INSTRUCTION: Extract, word for word, every line from the one containing "brake_pedal(x, y, tipped))" through the one containing "bpy.data.objects.remove(obj)", with both end lines kept.

DATASET SECTION:
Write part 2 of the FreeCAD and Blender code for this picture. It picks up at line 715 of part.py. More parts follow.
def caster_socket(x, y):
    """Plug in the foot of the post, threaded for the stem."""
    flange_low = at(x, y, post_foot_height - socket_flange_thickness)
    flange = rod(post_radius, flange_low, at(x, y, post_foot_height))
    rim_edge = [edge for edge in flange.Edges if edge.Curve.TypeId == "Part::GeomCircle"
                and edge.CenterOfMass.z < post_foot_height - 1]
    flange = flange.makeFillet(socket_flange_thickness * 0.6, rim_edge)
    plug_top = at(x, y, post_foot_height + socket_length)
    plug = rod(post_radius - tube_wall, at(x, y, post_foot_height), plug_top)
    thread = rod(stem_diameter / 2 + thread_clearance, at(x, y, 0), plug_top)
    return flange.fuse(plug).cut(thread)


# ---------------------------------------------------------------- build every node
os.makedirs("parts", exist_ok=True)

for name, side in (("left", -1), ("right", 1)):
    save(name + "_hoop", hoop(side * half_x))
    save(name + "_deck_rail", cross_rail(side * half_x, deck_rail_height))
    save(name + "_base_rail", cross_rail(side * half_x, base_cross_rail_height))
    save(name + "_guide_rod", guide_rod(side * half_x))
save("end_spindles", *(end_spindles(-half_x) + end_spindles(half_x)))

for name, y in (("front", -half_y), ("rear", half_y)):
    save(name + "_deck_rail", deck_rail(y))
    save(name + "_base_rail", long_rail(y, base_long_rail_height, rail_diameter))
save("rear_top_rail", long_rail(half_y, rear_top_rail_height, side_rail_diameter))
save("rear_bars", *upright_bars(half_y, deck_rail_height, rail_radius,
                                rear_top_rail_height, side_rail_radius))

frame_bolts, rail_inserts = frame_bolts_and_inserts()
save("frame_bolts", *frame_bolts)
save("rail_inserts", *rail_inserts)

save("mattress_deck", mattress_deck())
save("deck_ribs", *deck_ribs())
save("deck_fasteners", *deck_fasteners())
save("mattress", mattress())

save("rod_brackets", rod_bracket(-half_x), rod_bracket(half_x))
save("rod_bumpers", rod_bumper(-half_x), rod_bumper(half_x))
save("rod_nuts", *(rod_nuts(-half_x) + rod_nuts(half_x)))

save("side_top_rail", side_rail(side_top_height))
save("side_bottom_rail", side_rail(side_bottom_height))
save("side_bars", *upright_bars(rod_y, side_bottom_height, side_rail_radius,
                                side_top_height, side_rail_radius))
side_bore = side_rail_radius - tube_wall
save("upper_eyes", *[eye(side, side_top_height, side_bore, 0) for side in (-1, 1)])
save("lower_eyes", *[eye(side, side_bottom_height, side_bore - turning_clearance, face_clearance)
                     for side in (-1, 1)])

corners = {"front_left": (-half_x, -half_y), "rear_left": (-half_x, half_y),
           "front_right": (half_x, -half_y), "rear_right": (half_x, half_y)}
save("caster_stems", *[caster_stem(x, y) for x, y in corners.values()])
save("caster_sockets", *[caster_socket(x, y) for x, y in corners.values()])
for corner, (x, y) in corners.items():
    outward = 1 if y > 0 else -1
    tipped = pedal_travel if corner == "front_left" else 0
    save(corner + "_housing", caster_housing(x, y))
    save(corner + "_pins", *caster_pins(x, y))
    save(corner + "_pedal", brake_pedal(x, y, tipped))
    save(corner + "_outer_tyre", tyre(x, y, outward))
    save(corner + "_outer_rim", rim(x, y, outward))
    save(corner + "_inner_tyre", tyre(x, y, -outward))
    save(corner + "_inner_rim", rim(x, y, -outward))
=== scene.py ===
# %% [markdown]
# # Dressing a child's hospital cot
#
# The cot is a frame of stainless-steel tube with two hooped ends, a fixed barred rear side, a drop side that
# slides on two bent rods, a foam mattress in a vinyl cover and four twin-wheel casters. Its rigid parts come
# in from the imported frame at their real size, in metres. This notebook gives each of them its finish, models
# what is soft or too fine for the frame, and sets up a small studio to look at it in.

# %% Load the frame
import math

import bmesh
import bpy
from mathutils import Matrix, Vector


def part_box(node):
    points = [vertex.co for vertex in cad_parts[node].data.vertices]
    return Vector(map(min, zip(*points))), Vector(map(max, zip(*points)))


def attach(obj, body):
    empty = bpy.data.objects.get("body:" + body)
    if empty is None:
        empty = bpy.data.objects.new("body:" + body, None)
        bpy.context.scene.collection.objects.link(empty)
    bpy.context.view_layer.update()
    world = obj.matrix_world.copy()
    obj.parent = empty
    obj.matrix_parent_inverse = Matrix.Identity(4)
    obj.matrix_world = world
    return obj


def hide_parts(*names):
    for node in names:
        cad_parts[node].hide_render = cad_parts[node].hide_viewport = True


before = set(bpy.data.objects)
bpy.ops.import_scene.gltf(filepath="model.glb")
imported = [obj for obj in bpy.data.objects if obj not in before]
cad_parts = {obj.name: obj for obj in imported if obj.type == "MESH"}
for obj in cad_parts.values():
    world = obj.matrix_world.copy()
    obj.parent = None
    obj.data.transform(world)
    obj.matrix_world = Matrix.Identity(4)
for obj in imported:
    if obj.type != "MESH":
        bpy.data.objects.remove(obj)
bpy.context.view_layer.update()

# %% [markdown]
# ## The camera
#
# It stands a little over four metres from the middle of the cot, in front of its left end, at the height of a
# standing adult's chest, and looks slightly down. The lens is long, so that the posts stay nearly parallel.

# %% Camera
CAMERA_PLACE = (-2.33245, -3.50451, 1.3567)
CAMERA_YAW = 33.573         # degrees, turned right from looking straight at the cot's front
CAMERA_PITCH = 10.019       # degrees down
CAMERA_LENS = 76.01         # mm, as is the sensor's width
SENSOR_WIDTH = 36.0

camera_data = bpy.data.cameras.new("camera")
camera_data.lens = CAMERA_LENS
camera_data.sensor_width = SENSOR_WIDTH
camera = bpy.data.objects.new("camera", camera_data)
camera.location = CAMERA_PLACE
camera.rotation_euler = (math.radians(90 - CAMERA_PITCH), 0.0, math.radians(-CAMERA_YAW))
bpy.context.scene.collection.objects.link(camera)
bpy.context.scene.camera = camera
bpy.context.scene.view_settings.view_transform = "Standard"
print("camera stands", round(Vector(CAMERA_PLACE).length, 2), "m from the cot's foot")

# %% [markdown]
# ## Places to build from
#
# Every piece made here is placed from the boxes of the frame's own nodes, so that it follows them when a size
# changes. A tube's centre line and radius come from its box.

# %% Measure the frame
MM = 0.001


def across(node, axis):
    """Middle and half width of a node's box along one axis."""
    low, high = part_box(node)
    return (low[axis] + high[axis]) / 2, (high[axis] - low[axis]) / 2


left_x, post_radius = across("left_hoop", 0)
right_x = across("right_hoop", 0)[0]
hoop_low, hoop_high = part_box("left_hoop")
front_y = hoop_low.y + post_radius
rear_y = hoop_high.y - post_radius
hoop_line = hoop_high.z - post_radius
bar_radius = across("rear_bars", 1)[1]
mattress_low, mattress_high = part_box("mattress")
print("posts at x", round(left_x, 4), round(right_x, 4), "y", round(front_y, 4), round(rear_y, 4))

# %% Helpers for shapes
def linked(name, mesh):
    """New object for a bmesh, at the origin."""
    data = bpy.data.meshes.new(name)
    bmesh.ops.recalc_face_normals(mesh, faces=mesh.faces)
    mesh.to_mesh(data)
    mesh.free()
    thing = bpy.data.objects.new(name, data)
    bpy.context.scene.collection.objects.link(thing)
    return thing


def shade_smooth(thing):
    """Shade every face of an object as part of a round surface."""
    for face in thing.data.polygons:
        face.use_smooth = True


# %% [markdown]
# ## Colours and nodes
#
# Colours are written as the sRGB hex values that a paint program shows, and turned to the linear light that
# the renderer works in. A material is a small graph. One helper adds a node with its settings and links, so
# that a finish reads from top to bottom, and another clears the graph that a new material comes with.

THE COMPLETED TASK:
    save(corner + "_pedal", brake_pedal(x, y, tipped))
    save(corner + "_outer_tyre", tyre(x, y, outward))
    save(corner + "_outer_rim", rim(x, y, outward))
    save(corner + "_inner_tyre", tyre(x, y, -outward))
    save(corner + "_inner_rim", rim(x, y, -outward))
=== scene.py ===
# %% [markdown]
# # Dressing a child's hospital cot
#
# The cot is a frame of stainless-steel tube with two hooped ends, a fixed barred rear side, a drop side that
# slides on two bent rods, a foam mattress in a vinyl cover and four twin-wheel casters. Its rigid parts come
# in from the imported frame at their real size, in metres. This notebook gives each of them its finish, models
# what is soft or too fine for the frame, and sets up a small studio to look at it in.

# %% Load the frame
import math

import bmesh
import bpy
from mathutils import Matrix, Vector


def part_box(node):
    points = [vertex.co for vertex in cad_parts[node].data.vertices]
    return Vector(map(min, zip(*points))), Vector(map(max, zip(*points)))


def attach(obj, body):
    empty = bpy.data.objects.get("body:" + body)
    if empty is None:
        empty = bpy.data.objects.new("body:" + body, None)
        bpy.context.scene.collection.objects.link(empty)
    bpy.context.view_layer.update()
    world = obj.matrix_world.copy()
    obj.parent = empty
    obj.matrix_parent_inverse = Matrix.Identity(4)
    obj.matrix_world = world
    return obj


def hide_parts(*names):
    for node in names:
        cad_parts[node].hide_render = cad_parts[node].hide_viewport = True


before = set(bpy.data.objects)
bpy.ops.import_scene.gltf(filepath="model.glb")
imported = [obj for obj in bpy.data.objects if obj not in before]
cad_parts = {obj.name: obj for obj in imported if obj.type == "MESH"}
for obj in cad_parts.values():
    world = obj.matrix_world.copy()
    obj.parent = None
    obj.data.transform(world)
    obj.matrix_world = Matrix.Identity(4)
for obj in imported:
    if obj.type != "MESH":
        bpy.data.objects.remove(obj)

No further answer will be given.